Items from a data source –
______________________________
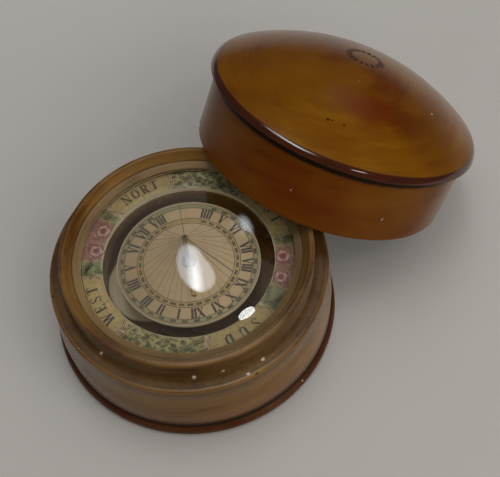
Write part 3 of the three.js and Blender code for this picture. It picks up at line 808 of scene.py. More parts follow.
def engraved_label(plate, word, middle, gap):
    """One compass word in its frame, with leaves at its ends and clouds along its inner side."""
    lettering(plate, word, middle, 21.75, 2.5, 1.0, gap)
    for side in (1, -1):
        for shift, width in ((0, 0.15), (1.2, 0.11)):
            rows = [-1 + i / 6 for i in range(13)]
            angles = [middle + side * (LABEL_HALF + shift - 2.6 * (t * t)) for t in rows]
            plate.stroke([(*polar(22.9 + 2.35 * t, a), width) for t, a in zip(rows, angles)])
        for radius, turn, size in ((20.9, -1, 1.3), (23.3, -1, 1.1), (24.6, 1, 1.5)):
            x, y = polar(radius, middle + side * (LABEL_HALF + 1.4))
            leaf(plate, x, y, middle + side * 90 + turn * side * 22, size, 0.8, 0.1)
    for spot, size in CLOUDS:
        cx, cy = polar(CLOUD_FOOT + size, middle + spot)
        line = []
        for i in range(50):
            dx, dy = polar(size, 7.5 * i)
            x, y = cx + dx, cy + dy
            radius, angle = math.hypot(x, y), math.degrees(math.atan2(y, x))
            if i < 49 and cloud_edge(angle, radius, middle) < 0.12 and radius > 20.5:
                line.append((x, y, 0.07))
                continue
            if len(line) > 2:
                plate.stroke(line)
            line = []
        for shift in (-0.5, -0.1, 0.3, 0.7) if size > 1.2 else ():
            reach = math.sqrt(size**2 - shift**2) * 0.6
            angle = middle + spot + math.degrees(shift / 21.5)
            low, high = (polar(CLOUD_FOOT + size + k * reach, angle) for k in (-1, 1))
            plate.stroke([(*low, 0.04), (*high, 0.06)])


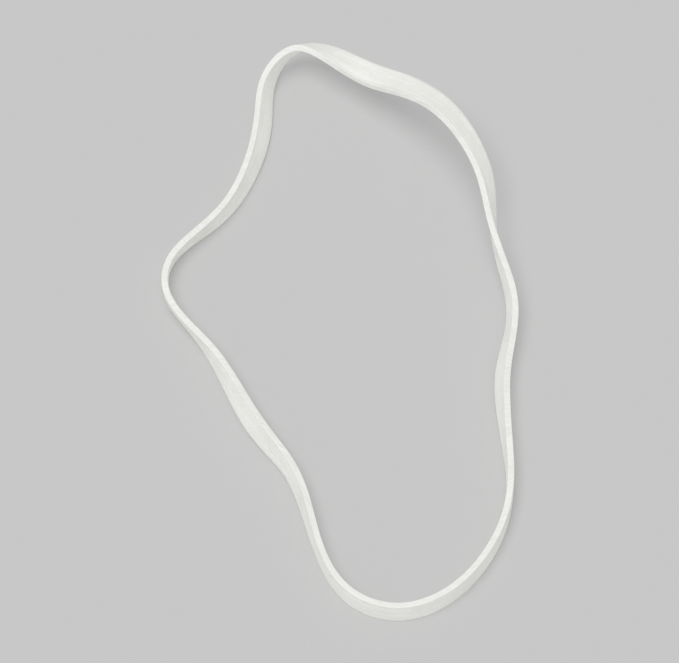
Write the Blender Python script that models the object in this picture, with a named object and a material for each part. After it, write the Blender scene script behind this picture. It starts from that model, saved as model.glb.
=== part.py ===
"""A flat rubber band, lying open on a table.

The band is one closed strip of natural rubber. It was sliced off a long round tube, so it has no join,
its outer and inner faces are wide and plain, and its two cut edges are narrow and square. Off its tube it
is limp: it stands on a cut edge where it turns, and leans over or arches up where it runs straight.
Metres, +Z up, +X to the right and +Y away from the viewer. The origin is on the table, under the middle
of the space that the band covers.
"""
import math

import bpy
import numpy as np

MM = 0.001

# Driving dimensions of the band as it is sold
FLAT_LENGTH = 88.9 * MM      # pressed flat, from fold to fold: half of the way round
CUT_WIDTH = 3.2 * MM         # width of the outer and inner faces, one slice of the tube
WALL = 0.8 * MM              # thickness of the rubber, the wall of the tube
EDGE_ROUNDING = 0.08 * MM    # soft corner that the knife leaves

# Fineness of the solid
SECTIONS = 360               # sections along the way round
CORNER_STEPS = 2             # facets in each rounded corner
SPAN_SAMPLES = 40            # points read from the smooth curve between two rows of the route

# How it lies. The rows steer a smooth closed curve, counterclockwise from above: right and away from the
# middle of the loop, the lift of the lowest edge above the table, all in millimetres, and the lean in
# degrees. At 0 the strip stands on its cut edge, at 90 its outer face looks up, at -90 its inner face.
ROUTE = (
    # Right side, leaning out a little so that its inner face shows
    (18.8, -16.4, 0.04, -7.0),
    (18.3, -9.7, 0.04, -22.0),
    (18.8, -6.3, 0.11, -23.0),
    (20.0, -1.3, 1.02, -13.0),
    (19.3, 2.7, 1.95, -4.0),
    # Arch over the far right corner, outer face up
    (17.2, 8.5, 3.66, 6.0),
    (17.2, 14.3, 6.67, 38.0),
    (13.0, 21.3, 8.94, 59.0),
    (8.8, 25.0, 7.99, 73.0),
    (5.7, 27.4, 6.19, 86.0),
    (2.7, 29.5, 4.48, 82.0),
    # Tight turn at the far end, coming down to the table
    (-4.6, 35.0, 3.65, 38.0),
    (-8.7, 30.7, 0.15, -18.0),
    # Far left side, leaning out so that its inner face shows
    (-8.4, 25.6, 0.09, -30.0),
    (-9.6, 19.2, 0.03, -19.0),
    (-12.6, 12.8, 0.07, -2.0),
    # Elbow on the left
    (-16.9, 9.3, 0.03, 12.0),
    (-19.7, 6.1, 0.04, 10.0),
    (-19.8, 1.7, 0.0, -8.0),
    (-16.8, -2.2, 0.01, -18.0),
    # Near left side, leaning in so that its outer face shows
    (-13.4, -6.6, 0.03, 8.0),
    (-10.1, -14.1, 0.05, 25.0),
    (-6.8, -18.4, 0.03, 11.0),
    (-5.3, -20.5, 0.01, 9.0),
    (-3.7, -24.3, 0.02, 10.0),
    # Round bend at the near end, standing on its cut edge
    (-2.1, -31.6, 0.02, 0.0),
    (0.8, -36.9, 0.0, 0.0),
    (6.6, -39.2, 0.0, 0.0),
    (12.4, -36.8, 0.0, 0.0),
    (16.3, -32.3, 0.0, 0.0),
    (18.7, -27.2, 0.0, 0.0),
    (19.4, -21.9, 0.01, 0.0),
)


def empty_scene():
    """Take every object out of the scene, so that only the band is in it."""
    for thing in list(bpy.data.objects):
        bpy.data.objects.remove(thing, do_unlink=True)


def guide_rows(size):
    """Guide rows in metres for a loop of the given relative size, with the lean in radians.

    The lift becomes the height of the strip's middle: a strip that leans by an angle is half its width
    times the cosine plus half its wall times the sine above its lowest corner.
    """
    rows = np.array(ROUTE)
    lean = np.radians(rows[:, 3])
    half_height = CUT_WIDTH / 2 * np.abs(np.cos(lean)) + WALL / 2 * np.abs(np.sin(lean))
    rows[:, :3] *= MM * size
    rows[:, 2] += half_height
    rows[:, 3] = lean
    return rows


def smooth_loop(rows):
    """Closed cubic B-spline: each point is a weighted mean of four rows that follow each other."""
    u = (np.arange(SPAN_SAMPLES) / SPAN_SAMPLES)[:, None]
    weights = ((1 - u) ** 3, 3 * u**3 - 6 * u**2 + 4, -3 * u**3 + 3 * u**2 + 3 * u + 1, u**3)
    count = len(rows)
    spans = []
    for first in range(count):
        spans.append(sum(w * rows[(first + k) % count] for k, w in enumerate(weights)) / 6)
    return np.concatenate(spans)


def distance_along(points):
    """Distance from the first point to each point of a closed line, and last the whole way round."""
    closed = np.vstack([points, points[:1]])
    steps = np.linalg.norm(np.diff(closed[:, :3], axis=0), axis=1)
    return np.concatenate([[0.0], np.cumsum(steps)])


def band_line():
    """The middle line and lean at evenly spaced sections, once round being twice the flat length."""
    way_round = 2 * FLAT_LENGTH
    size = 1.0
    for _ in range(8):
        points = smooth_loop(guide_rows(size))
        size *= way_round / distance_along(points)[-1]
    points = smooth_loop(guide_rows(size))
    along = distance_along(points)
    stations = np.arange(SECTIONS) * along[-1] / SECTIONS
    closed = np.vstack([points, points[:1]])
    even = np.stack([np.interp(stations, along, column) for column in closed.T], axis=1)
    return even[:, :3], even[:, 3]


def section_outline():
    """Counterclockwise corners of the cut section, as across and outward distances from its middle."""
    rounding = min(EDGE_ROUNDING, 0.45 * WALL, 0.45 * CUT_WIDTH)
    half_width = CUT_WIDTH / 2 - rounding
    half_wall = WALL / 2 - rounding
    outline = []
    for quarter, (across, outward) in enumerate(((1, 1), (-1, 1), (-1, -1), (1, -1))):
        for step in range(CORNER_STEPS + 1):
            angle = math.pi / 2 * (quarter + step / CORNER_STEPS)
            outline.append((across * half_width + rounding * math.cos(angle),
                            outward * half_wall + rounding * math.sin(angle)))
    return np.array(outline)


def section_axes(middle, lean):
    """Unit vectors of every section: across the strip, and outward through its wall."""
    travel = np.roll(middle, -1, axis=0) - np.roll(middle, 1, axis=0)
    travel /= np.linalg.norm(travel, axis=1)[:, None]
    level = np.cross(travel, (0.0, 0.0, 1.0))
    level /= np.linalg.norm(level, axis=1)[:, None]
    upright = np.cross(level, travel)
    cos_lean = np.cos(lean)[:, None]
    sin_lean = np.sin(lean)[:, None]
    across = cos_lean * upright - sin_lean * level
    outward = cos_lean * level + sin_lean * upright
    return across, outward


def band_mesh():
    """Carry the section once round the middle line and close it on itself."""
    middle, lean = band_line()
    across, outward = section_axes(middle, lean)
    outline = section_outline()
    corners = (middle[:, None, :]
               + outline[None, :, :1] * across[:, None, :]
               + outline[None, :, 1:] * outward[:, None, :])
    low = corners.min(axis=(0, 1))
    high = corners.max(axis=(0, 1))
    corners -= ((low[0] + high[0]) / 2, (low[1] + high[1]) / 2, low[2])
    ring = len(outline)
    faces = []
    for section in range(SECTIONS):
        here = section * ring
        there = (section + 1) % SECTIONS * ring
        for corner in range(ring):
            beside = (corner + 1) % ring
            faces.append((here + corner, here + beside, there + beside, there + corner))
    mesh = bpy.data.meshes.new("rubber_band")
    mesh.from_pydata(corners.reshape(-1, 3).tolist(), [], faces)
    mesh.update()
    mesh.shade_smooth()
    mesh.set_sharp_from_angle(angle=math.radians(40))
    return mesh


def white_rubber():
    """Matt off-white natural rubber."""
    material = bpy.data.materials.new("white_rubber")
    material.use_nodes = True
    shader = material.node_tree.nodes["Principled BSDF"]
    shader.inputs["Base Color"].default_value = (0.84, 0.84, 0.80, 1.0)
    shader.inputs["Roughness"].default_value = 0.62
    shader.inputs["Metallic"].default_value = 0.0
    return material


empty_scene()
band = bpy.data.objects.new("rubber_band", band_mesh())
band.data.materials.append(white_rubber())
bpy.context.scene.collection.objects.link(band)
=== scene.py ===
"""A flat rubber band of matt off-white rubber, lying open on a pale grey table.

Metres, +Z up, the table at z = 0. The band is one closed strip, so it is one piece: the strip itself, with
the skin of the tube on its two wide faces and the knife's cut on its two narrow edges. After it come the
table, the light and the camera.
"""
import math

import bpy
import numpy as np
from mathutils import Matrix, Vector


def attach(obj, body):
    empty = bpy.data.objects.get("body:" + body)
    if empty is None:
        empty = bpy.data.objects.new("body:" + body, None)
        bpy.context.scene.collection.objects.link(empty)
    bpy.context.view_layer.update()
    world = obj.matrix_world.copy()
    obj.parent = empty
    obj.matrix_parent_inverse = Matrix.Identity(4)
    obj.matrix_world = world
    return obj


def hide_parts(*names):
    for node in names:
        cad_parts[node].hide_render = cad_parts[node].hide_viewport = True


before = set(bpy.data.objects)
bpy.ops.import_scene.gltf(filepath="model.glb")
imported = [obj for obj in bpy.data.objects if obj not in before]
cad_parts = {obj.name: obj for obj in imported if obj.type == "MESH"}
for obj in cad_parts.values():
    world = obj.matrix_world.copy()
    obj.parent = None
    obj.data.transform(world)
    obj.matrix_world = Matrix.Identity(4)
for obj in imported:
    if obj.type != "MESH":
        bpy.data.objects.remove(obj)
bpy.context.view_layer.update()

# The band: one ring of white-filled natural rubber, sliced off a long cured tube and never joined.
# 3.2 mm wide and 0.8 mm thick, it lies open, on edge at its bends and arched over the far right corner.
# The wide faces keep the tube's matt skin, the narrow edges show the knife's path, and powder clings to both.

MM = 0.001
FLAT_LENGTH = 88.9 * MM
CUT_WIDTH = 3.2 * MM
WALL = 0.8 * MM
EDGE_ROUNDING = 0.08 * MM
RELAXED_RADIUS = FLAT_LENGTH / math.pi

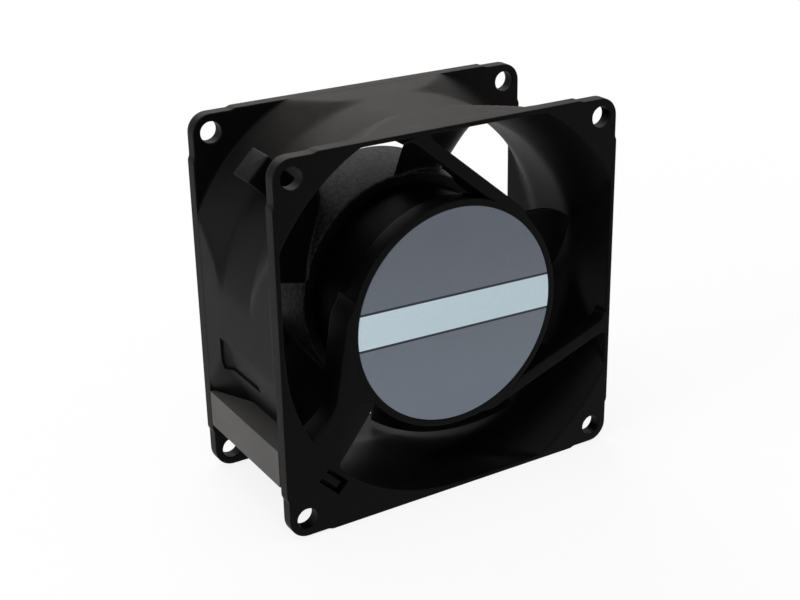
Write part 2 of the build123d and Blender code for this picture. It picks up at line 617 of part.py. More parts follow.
______________________________
In the listing above, locate the line containing "in imported if" and the line containing "bpy.data.objects.remove(obj)". Transcribe those two lines and everything between them, exactly as written.

cad_parts = {obj.name: obj for obj in imported if obj.type == "MESH"}
for obj in cad_parts.values():
    world = obj.matrix_world.copy()
    obj.parent = None
    obj.data.transform(world)
    obj.matrix_world = Matrix.Identity(4)
for obj in imported:
    if obj.type != "MESH":
        bpy.data.objects.remove(obj)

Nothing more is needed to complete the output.